Luis Fernández Molina

Regresemos imaginariamente en el tiempo casi 3 mil años y situémonos en el año 900 a. C., en los días en que el rey David consolidó la conquista hebrea del área semimontañosa ubicada entre el Mediterráneo y el Mar Muerto. Al instalarse en Jerusalén la consagró como la capital de sus dominios. En esos años de David, Israel era un reino en expansión, caso poco común en la historia judía. Por lo general los judíos han sido un pueblo acosado y perseguido, hasta dispersado, pero en los años del Gran Rey, llegaron a construir lo que algunos historiadores conocen como el Gran Israel o el Imperio Judío. Se extendió su influencia militar y política controlando a filisteos, Moab, Edom, Ammon y ciudades-estados arameas. Algunos historiadores lo ponen en duda. En todo caso fue una época de esplendor y David quería exponer al mundo el poderío de los judíos.

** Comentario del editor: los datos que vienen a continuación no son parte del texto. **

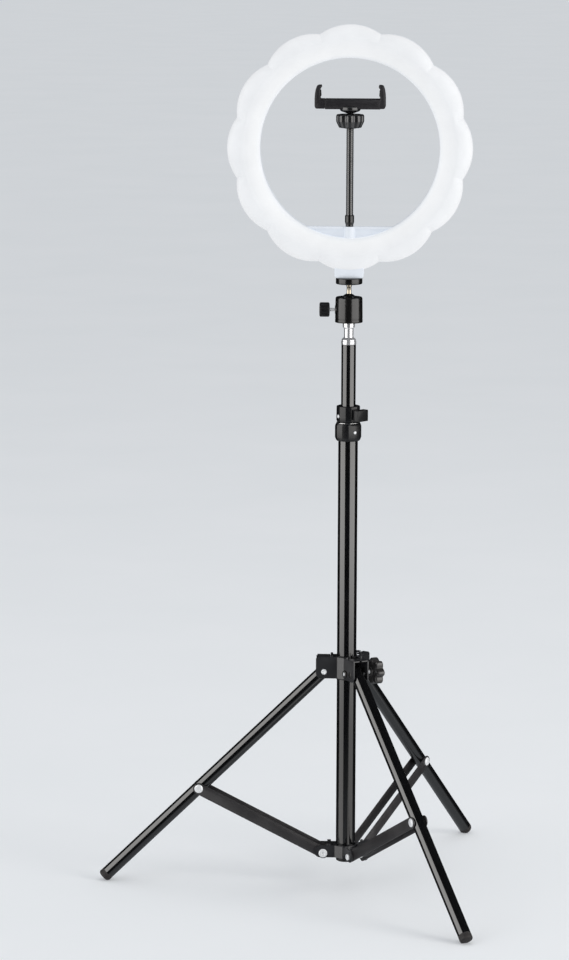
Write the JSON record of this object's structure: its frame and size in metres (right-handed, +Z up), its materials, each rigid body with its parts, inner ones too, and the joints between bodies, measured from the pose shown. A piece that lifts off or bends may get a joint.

Fue por eso que volcó David sus esfuerzos para edificar la ciudad de Jerusalén. Planificó las gruesas murallas y preparó el emplazamiento donde habría que construir el templo –en la parte alta del monte Moriah– que sería el hogar definitivo del Arca de la Alianza. Ya no iba su pueblo a deambular erráticamente por el desierto ni colocar en cobijos temporales a tan preciada carga. Sin embargo, el propio David no se sintió digno de empezar la construcción pues sus manos estaban llenas de sangre. En efecto, como bravo guerrero dio muerte en batalla a incontables enemigos, entre ellos doscientos filisteos a quienes cercenó el prepucio (órgano varonil) para que, no siendo circuncidados, pudiera acreditar su hazaña ante el entonces rey Saúl. Con todo ello, es curioso que se le recuerde, y señale, por un solo crimen, el de Urías, de cuya muerte no fue autor material sino que intelectual; le ordenó dirigir un comando de vanguardia en misión suicida; al quedar viuda la bella Betzabé dio a luz a Salomón, el Rey Sabio, quien habría de ser el heredero del trono. A pesar de sus faltas David siempre fue favorito del Altísimo por cuanto nunca dejó de serle fiel, a diferencia de Salomón que, mal guiado por algunas de sus mujeres, rindió culto a Astarté y Moloc.

Desde esos gloriosos tiempos de David la ciudad de Jerusalén, pasó a ser el centro del judaísmo político y sobre todo, religioso. Desde entonces Jerusalén es una señal indeleble, es el referente físico de todo el judaísmo, es el eje alrededor del cual giran todos los judíos en cualquier parte del mundo en que se encuentren. Ese apego a esa ciudad lo repiten durante las festividades de la Pascua. El Séder, la cena inicial de estas fiestas tiene carácter de celebración y al mismo tiempo es una ceremonia familiar que se conmemora en cada hogar judío practicante, en cualquier lugar. Es un día de gala, pues se celebra la liberación de Egipto y, simbólicamente, la consagración del pueblo hebreo como escogido de Dios. Por eso la mesa debe estar cubierta con mantel blanco y se coloca la mejor vajilla. Se lleva un rito, que incluye encender candelas y de padres a hijos se repite la narración de hechos relevantes de la historia mosaica. Los niños repiten los eventos del paso errante por el desierto, los panes ácimos y las yerbas amargas. Al final de la cena se recita el Nirtzá que termina con la expresión: “El próximo año en Jerusalem.”

Los Salmos se atribuyen a David, en 137 dice: “Si me olvido de ti, oh Jerusalén, pierda mi diestra su destreza. Péguese mi lengua al paladar si no me acuerdo de ti (…).